Certainly, there is at least something to be said for that. If Netflix was hoping they could turn this into an Oscar-contender for this year, they will be sorely mistaken to realize there isn’t enough life in this film to accomplish that. There is something to be said for a movie that just wants to take the basic framework and inject some modern TNA onto your streaming lists for free.
I know a handful of friends that were legitimately excited about this film and I can understand why. The story’s setup and romance lines up with a very modern set of romantic tropes in popular fiction, wherein average middle-class women are swept off their feet by rich men with dark pasts whom only the woman can save through her love and loyalty.

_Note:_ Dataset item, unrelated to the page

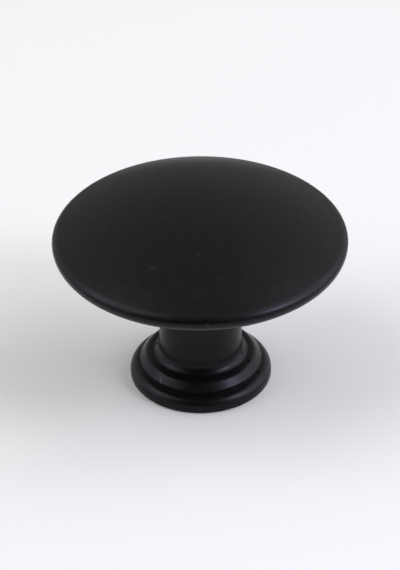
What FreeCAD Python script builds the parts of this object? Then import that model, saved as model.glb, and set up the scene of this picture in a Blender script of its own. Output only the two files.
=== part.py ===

Thus it’s casting of Lily James and Armie Hammer. Both of these actors are at the top of their respective careers coming off of recent projects like Baby Driver, Downton Abbey and Call Me By Your Name. You can almost sense the romantic tension of putting such huge and attractive Hollywood stars at the helm of such an indulgent retelling of a classic novel without even seeing the film. I can imagine this was half of the film’s appeal to Netflix and its core audience right off the bat.
If you’re just in the market for a free romance thriller to watch on Netflix, you can do a lot worse than the new version of Rebecca. What it lacks in style or execution, it makes up for in solid performances and pure indulgence. I can imagine there would be a huge audience for a film like this from romantic comedy fans looking for the feeling of being swept off your feet by a dark handsome stranger with a checkered past. It’s mostly painless and I don’t quite have the acrimony to be mad at a film like this, unlike some other films that have slacked off lately.
+ Solid performances by James and Hammer.
+ Visually pleasant cinematography.
- Diluted story.
- Adds little to its prior renditions.
- Neutered PG-13 rating.
The Bottom Line
It's unclear who Rebecca is being made for. Fans of the book or Hitchcock film will find themselves wanting more, but romantic junkies looking for a quick fix could do worse than streaming this for free on Netflix!